- _Problem details_
Extract each line of the data and write it out again exactly.

---*---

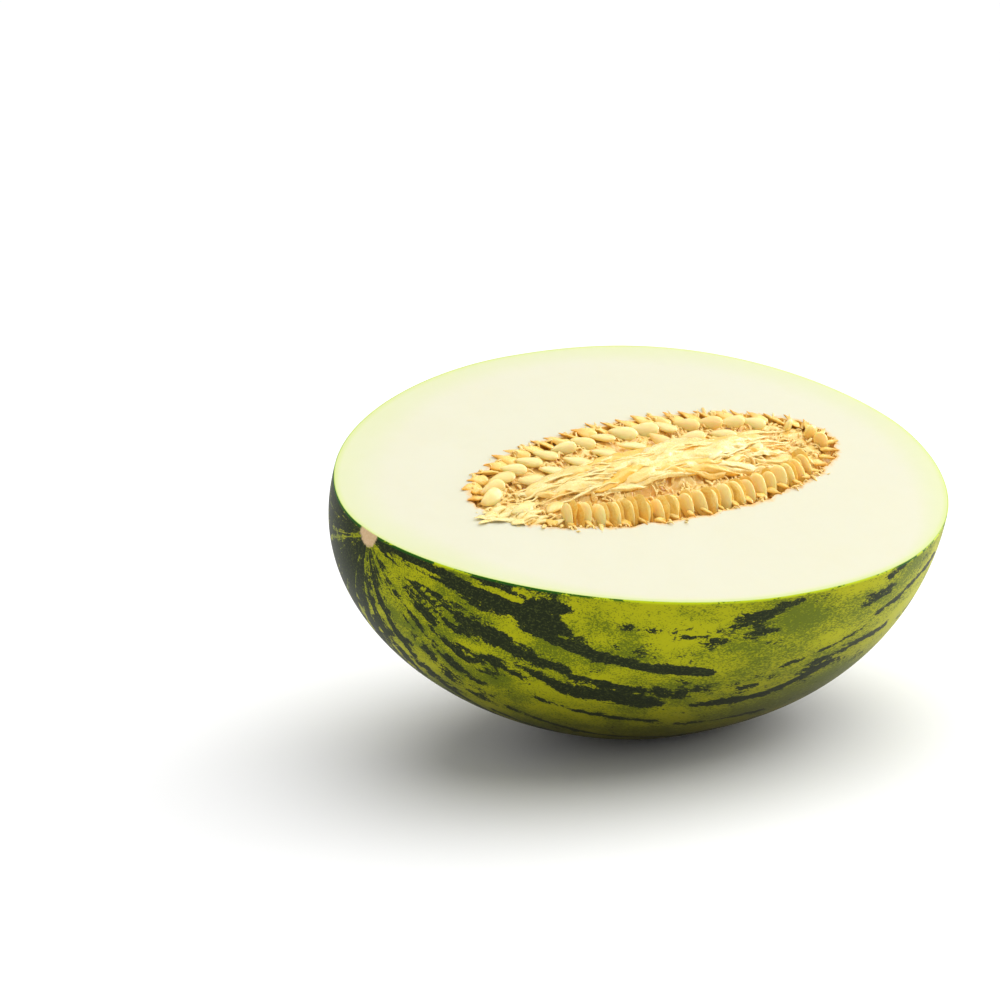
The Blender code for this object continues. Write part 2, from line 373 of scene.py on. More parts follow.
# Each mark: strength (above 0 dark, below 0 pale), half width in metres, then the places
# that it passes: along (-1 stem to 1) and around in degrees (-180 front, -90 under, 0 back).
FRONT_MARKS = (
    (1.3, 0.0050, (-0.96, 176), (-0.86, -176), (-0.78, -171), (-0.70, -168)),
    (1.2, 0.0030, (-0.80, -176), (-0.74, -175), (-0.69, -175)),
    (0.9, 0.0012, (-0.70, -178), (-0.66, -176)),
    (0.9, 0.0011, (-0.70, -172), (-0.65, -170)),
    (1.2, 0.0019, (-0.90, -156), (-0.80, -154), (-0.72, -151), (-0.62, -152)),
    (1.3, 0.0024, (-0.72, -163), (-0.59, -161), (-0.41, -160), (-0.25, -160)),
    (1.2, 0.0042, (-0.74, -143), (-0.60, -144), (-0.48, -146), (-0.38, -147)),
    (1.0, 0.0020, (-0.57, -150), (-0.46, -151), (-0.38, -151)),
    (0.9, 0.0032, (-0.36, -151), (-0.30, -151)),
    (0.30, 0.0090, (-0.55, -168), (-0.30, -170), (-0.10, -171)),
    (0.26, 0.0060, (-0.30, -154), (0.00, -156), (0.25, -160)),
    (1.0, 0.0022, (-0.22, -148), (-0.10, -149), (0.00, -150), (0.11, -154), (0.18, -157)),
    (0.9, 0.0017, (0.14, -159), (0.29, -161), (0.41, -162)),
    (0.7, 0.0013, (-0.47, -172), (-0.39, -172)),
    (0.85, 0.0011, (-0.35, -171), (-0.30, -171)),
    (0.8, 0.0013, (-0.28, -170), (-0.24, -170)),
    (0.8, 0.0030, (-0.20, -176), (-0.10, -177)),
    (0.7, 0.0014, (-0.10, -179), (-0.02, -179)),
    (0.8, 0.0013, (-0.23, -174), (-0.20, -174)),
    (0.85, 0.0016, (-0.13, -172), (-0.08, -172)),
    (0.85, 0.0028, (0.24, -174), (0.33, -175)),
    (0.7, 0.0016, (0.33, -179), (0.44, 178)),
    (0.8, 0.0011, (0.00, -160), (0.28, -166)),
    (0.75, 0.0010, (0.06, -169), (0.13, -169)),
    (0.8, 0.0014, (0.33, -169), (0.42, -171)),
    (0.9, 0.0013, (-0.62, -134), (-0.40, -137), (-0.28, -139)),
    (0.8, 0.0010, (-0.20, -138), (0.08, -141)),
    (0.95, 0.0014, (-0.62, -121), (-0.30, -124), (0.02, -130)),
    (0.9, 0.0014, (-0.60, -112), (-0.30, -114), (0.10, -120)),
    (0.75, 0.0018, (0.46, -172), (0.62, -174)),
    (0.7, 0.0013, (0.50, -160), (0.72, -163)),
    (-1.5, 0.0014, (-0.96, 170), (-0.90, 178), (-0.84, -177), (-0.80, -176), (-0.77, -175)),
    (-1.0, 0.0017, (-0.97, -150), (-0.93, -164), (-0.87, -163), (-0.80, -161), (-0.62, -158)),
    (-1.0, 0.0007, (-0.92, -156), (-0.86, -149)),
    (-1.0, 0.0006, (-0.91, -146), (-0.86, -142)),
    (-0.9, 0.0016, (-0.95, -137), (-0.88, -131), (-0.77, -129), (-0.64, -134)),
    (-0.9, 0.0020, (-0.86, -140), (-0.76, -145), (-0.61, -141)),
    (-1.1, 0.0014, (-0.95, -118), (-0.88, -114), (-0.80, -111), (-0.62, -115)),
    (-0.8, 0.0009, (-0.93, -126), (-0.80, -121), (-0.70, -124)),
    (-0.8, 0.0010, (-0.93, -103), (-0.80, -101), (-0.66, -104)),
    (-0.7, 0.0050, (-0.02, -172), (0.13, -169)),
    (-0.6, 0.0030, (-0.62, -171), (-0.50, -168)),
)
print(len(FRONT_MARKS), "marks on the front")

# %% [markdown]
# The back and the underside need bands too.  They are drawn by rule: each band starts at the
# stem, breaks off, starts again a little further on, and has small flecks beside it.  The
# chooser starts from a fixed seed, so the same melon grows on every run.

# %% Bands for the hidden side
HIDDEN_FROM, HIDDEN_TO = -106.0, 40
LAST_START, LAST_END = 0.72, 0.88
FLECKS = 4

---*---

- _Written response_
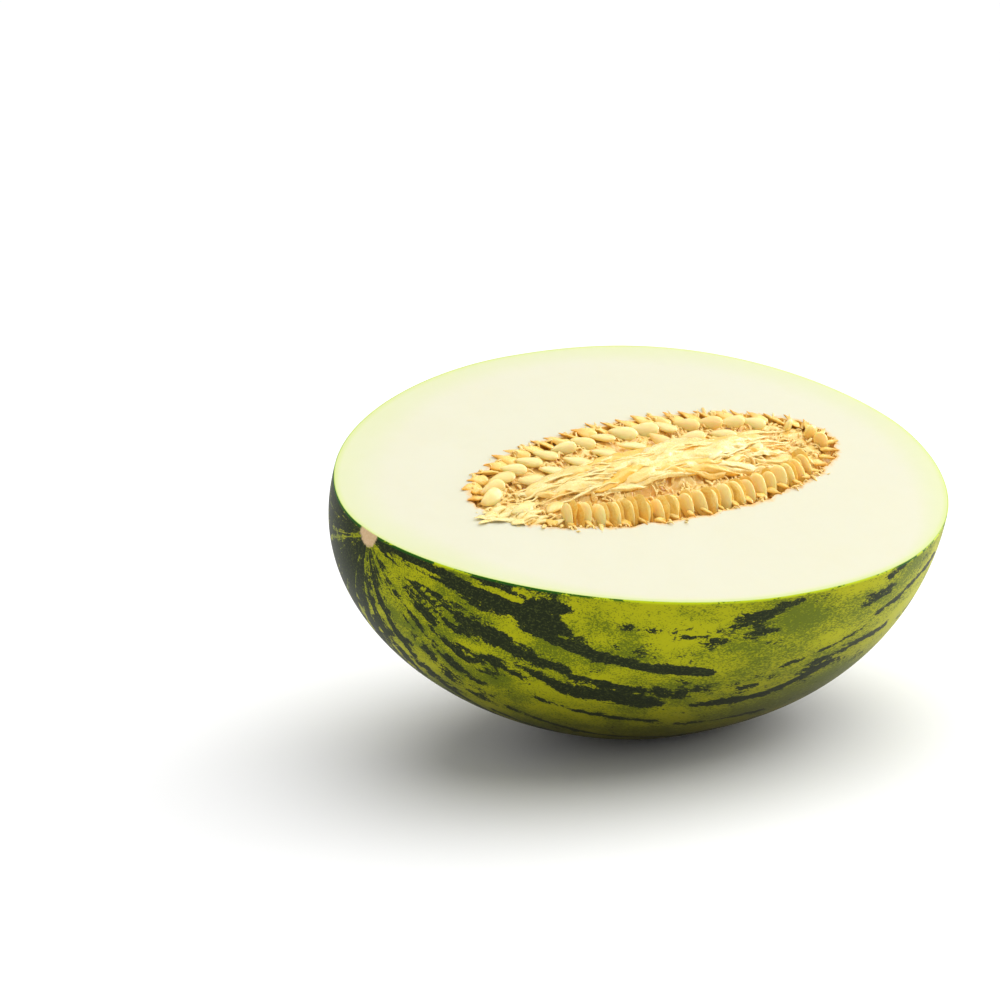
The Blender code for this object continues. Write part 2, from line 373 of scene.py on. More parts follow.
# Each mark: strength (above 0 dark, below 0 pale), half width in metres, then the places
# that it passes: along (-1 stem to 1) and around in degrees (-180 front, -90 under, 0 back).
FRONT_MARKS = (
    (1.3, 0.0050, (-0.96, 176), (-0.86, -176), (-0.78, -171), (-0.70, -168)),
    (1.2, 0.0030, (-0.80, -176), (-0.74, -175), (-0.69, -175)),
    (0.9, 0.0012, (-0.70, -178), (-0.66, -176)),
    (0.9, 0.0011, (-0.70, -172), (-0.65, -170)),
    (1.2, 0.0019, (-0.90, -156), (-0.80, -154), (-0.72, -151), (-0.62, -152)),
    (1.3, 0.0024, (-0.72, -163), (-0.59, -161), (-0.41, -160), (-0.25, -160)),
    (1.2, 0.0042, (-0.74, -143), (-0.60, -144), (-0.48, -146), (-0.38, -147)),
    (1.0, 0.0020, (-0.57, -150), (-0.46, -151), (-0.38, -151)),
    (0.9, 0.0032, (-0.36, -151), (-0.30, -151)),
    (0.30, 0.0090, (-0.55, -168), (-0.30, -170), (-0.10, -171)),
    (0.26, 0.0060, (-0.30, -154), (0.00, -156), (0.25, -160)),
    (1.0, 0.0022, (-0.22, -148), (-0.10, -149), (0.00, -150), (0.11, -154), (0.18, -157)),
    (0.9, 0.0017, (0.14, -159), (0.29, -161), (0.41, -162)),
    (0.7, 0.0013, (-0.47, -172), (-0.39, -172)),
    (0.85, 0.0011, (-0.35, -171), (-0.30, -171)),
    (0.8, 0.0013, (-0.28, -170), (-0.24, -170)),
    (0.8, 0.0030, (-0.20, -176), (-0.10, -177)),
    (0.7, 0.0014, (-0.10, -179), (-0.02, -179)),
    (0.8, 0.0013, (-0.23, -174), (-0.20, -174)),
    (0.85, 0.0016, (-0.13, -172), (-0.08, -172)),
    (0.85, 0.0028, (0.24, -174), (0.33, -175)),
    (0.7, 0.0016, (0.33, -179), (0.44, 178)),
    (0.8, 0.0011, (0.00, -160), (0.28, -166)),
    (0.75, 0.0010, (0.06, -169), (0.13, -169)),
    (0.8, 0.0014, (0.33, -169), (0.42, -171)),
    (0.9, 0.0013, (-0.62, -134), (-0.40, -137), (-0.28, -139)),
    (0.8, 0.0010, (-0.20, -138), (0.08, -141)),
    (0.95, 0.0014, (-0.62, -121), (-0.30, -124), (0.02, -130)),
    (0.9, 0.0014, (-0.60, -112), (-0.30, -114), (0.10, -120)),
    (0.75, 0.0018, (0.46, -172), (0.62, -174)),
    (0.7, 0.0013, (0.50, -160), (0.72, -163)),
    (-1.5, 0.0014, (-0.96, 170), (-0.90, 178), (-0.84, -177), (-0.80, -176), (-0.77, -175)),
    (-1.0, 0.0017, (-0.97, -150), (-0.93, -164), (-0.87, -163), (-0.80, -161), (-0.62, -158)),
    (-1.0, 0.0007, (-0.92, -156), (-0.86, -149)),
    (-1.0, 0.0006, (-0.91, -146), (-0.86, -142)),
    (-0.9, 0.0016, (-0.95, -137), (-0.88, -131), (-0.77, -129), (-0.64, -134)),
    (-0.9, 0.0020, (-0.86, -140), (-0.76, -145), (-0.61, -141)),
    (-1.1, 0.0014, (-0.95, -118), (-0.88, -114), (-0.80, -111), (-0.62, -115)),
    (-0.8, 0.0009, (-0.93, -126), (-0.80, -121), (-0.70, -124)),
    (-0.8, 0.0010, (-0.93, -103), (-0.80, -101), (-0.66, -104)),
    (-0.7, 0.0050, (-0.02, -172), (0.13, -169)),
    (-0.6, 0.0030, (-0.62, -171), (-0.50, -168)),
)
print(len(FRONT_MARKS), "marks on the front")

# %% [markdown]
# The back and the underside need bands too.  They are drawn by rule: each band starts at the
# stem, breaks off, starts again a little further on, and has small flecks beside it.  The
# chooser starts from a fixed seed, so the same melon grows on every run.

# %% Bands for the hidden side
HIDDEN_FROM, HIDDEN_TO = -106.0, 40
LAST_START, LAST_END = 0.72, 0.88
FLECKS = 4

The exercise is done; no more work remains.